> _Prompt_: Print every entry exactly as written.
***** Records to use *****
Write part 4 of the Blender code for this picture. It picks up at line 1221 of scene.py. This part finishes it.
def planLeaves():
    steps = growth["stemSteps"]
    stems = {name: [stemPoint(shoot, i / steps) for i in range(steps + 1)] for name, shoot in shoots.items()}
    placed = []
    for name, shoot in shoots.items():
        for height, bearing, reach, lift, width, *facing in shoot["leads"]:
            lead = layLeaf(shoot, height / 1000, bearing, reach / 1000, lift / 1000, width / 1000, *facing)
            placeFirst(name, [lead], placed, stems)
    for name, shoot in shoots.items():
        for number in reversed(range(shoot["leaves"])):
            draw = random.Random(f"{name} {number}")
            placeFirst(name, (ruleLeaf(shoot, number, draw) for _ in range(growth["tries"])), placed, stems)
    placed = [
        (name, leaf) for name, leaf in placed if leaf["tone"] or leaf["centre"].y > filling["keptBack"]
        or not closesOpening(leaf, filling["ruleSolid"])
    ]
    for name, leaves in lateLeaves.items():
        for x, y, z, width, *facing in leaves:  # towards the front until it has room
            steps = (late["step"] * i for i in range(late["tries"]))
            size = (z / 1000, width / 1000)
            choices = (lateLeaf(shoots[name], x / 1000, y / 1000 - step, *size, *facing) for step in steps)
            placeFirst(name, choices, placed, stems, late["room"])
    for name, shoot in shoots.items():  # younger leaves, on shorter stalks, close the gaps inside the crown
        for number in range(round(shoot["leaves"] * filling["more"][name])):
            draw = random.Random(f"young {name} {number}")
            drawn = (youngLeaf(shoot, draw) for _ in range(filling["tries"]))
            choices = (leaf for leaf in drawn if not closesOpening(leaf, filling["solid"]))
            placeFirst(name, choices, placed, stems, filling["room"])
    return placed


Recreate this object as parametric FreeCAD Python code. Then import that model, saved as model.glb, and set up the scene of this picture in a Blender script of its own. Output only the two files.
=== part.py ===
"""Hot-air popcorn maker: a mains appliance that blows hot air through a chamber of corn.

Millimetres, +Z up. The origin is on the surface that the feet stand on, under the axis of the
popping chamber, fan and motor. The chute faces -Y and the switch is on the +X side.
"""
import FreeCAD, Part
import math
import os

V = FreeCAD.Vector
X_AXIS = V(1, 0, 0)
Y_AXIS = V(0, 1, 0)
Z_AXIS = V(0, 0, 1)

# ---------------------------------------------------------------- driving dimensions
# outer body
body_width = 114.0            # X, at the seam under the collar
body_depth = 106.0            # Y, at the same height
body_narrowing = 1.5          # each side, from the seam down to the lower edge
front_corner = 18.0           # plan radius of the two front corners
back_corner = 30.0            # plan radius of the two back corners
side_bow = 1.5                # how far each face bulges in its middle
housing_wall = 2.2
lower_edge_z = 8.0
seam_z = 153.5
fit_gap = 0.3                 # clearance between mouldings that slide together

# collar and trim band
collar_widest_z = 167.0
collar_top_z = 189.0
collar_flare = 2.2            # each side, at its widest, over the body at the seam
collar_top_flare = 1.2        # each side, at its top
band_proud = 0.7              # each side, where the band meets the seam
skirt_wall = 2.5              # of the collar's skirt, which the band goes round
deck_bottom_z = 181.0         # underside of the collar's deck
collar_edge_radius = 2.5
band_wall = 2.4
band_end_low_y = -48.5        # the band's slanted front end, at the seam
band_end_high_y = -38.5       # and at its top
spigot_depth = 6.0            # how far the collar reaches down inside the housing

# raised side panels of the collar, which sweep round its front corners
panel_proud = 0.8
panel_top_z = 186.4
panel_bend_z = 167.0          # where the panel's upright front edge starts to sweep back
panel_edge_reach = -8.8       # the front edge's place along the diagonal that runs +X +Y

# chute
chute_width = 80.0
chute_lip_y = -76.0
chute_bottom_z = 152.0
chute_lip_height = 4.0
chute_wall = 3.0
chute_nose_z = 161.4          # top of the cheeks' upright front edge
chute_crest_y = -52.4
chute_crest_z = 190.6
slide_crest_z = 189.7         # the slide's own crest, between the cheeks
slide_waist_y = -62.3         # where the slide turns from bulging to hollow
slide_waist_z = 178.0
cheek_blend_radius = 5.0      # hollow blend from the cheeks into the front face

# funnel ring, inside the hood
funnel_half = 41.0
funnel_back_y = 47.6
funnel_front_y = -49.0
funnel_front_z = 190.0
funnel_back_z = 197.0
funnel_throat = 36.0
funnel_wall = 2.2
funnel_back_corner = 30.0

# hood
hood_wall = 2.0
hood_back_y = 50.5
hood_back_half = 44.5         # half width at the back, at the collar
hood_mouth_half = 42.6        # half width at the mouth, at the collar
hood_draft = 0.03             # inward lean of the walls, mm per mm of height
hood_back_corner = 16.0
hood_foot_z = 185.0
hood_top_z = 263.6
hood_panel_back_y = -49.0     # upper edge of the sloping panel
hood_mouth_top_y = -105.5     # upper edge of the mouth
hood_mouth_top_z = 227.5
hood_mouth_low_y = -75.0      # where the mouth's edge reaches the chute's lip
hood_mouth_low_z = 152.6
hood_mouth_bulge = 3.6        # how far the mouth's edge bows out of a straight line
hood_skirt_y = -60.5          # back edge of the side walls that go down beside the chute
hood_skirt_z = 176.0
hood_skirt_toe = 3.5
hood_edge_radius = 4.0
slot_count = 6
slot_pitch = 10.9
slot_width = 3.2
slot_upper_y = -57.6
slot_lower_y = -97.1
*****
> _Result_:
Write part 4 of the Blender code for this picture. It picks up at line 1221 of scene.py. This part finishes it.
def planLeaves():
    steps = growth["stemSteps"]
    stems = {name: [stemPoint(shoot, i / steps) for i in range(steps + 1)] for name, shoot in shoots.items()}
    placed = []
    for name, shoot in shoots.items():
        for height, bearing, reach, lift, width, *facing in shoot["leads"]:
            lead = layLeaf(shoot, height / 1000, bearing, reach / 1000, lift / 1000, width / 1000, *facing)
            placeFirst(name, [lead], placed, stems)
    for name, shoot in shoots.items():
        for number in reversed(range(shoot["leaves"])):
            draw = random.Random(f"{name} {number}")
            placeFirst(name, (ruleLeaf(shoot, number, draw) for _ in range(growth["tries"])), placed, stems)
    placed = [
        (name, leaf) for name, leaf in placed if leaf["tone"] or leaf["centre"].y > filling["keptBack"]
        or not closesOpening(leaf, filling["ruleSolid"])
    ]
    for name, leaves in lateLeaves.items():
        for x, y, z, width, *facing in leaves:  # towards the front until it has room
            steps = (late["step"] * i for i in range(late["tries"]))
            size = (z / 1000, width / 1000)
            choices = (lateLeaf(shoots[name], x / 1000, y / 1000 - step, *size, *facing) for step in steps)
            placeFirst(name, choices, placed, stems, late["room"])
    for name, shoot in shoots.items():  # younger leaves, on shorter stalks, close the gaps inside the crown
        for number in range(round(shoot["leaves"] * filling["more"][name])):
            draw = random.Random(f"young {name} {number}")
            drawn = (youngLeaf(shoot, draw) for _ in range(filling["tries"]))
            choices = (leaf for leaf in drawn if not closesOpening(leaf, filling["solid"]))
            placeFirst(name, choices, placed, stems, filling["room"])
    return placed


Recreate this object as parametric FreeCAD Python code. Then import that model, saved as model.glb, and set up the scene of this picture in a Blender script of its own. Output only the two files.
=== part.py ===
"""Hot-air popcorn maker: a mains appliance that blows hot air through a chamber of corn.

Millimetres, +Z up. The origin is on the surface that the feet stand on, under the axis of the
popping chamber, fan and motor. The chute faces -Y and the switch is on the +X side.
"""
import FreeCAD, Part
import math
import os

V = FreeCAD.Vector
X_AXIS = V(1, 0, 0)
Y_AXIS = V(0, 1, 0)
Z_AXIS = V(0, 0, 1)

# ---------------------------------------------------------------- driving dimensions
# outer body
body_width = 114.0            # X, at the seam under the collar
body_depth = 106.0            # Y, at the same height
body_narrowing = 1.5          # each side, from the seam down to the lower edge
front_corner = 18.0           # plan radius of the two front corners
back_corner = 30.0            # plan radius of the two back corners
side_bow = 1.5                # how far each face bulges in its middle
housing_wall = 2.2
lower_edge_z = 8.0
seam_z = 153.5
fit_gap = 0.3                 # clearance between mouldings that slide together

# collar and trim band
collar_widest_z = 167.0
collar_top_z = 189.0
collar_flare = 2.2            # each side, at its widest, over the body at the seam
collar_top_flare = 1.2        # each side, at its top
band_proud = 0.7              # each side, where the band meets the seam
skirt_wall = 2.5              # of the collar's skirt, which the band goes round
deck_bottom_z = 181.0         # underside of the collar's deck
collar_edge_radius = 2.5
band_wall = 2.4
band_end_low_y = -48.5        # the band's slanted front end, at the seam
band_end_high_y = -38.5       # and at its top
spigot_depth = 6.0            # how far the collar reaches down inside the housing

# raised side panels of the collar, which sweep round its front corners
panel_proud = 0.8
panel_top_z = 186.4
panel_bend_z = 167.0          # where the panel's upright front edge starts to sweep back
panel_edge_reach = -8.8       # the front edge's place along the diagonal that runs +X +Y

# chute
chute_width = 80.0
chute_lip_y = -76.0
chute_bottom_z = 152.0
chute_lip_height = 4.0
chute_wall = 3.0
chute_nose_z = 161.4          # top of the cheeks' upright front edge
chute_crest_y = -52.4
chute_crest_z = 190.6
slide_crest_z = 189.7         # the slide's own crest, between the cheeks
slide_waist_y = -62.3         # where the slide turns from bulging to hollow
slide_waist_z = 178.0
cheek_blend_radius = 5.0      # hollow blend from the cheeks into the front face

# funnel ring, inside the hood
funnel_half = 41.0
funnel_back_y = 47.6
funnel_front_y = -49.0
funnel_front_z = 190.0
funnel_back_z = 197.0
funnel_throat = 36.0
funnel_wall = 2.2
funnel_back_corner = 30.0

# hood
hood_wall = 2.0
hood_back_y = 50.5
hood_back_half = 44.5         # half width at the back, at the collar
hood_mouth_half = 42.6        # half width at the mouth, at the collar
hood_draft = 0.03             # inward lean of the walls, mm per mm of height
hood_back_corner = 16.0
hood_foot_z = 185.0
hood_top_z = 263.6
hood_panel_back_y = -49.0     # upper edge of the sloping panel
hood_mouth_top_y = -105.5     # upper edge of the mouth
hood_mouth_top_z = 227.5
hood_mouth_low_y = -75.0      # where the mouth's edge reaches the chute's lip
hood_mouth_low_z = 152.6
hood_mouth_bulge = 3.6        # how far the mouth's edge bows out of a straight line
hood_skirt_y = -60.5          # back edge of the side walls that go down beside the chute
hood_skirt_z = 176.0
hood_skirt_toe = 3.5
hood_edge_radius = 4.0
slot_count = 6
slot_pitch = 10.9
slot_width = 3.2
slot_upper_y = -57.6
slot_lower_y = -97.1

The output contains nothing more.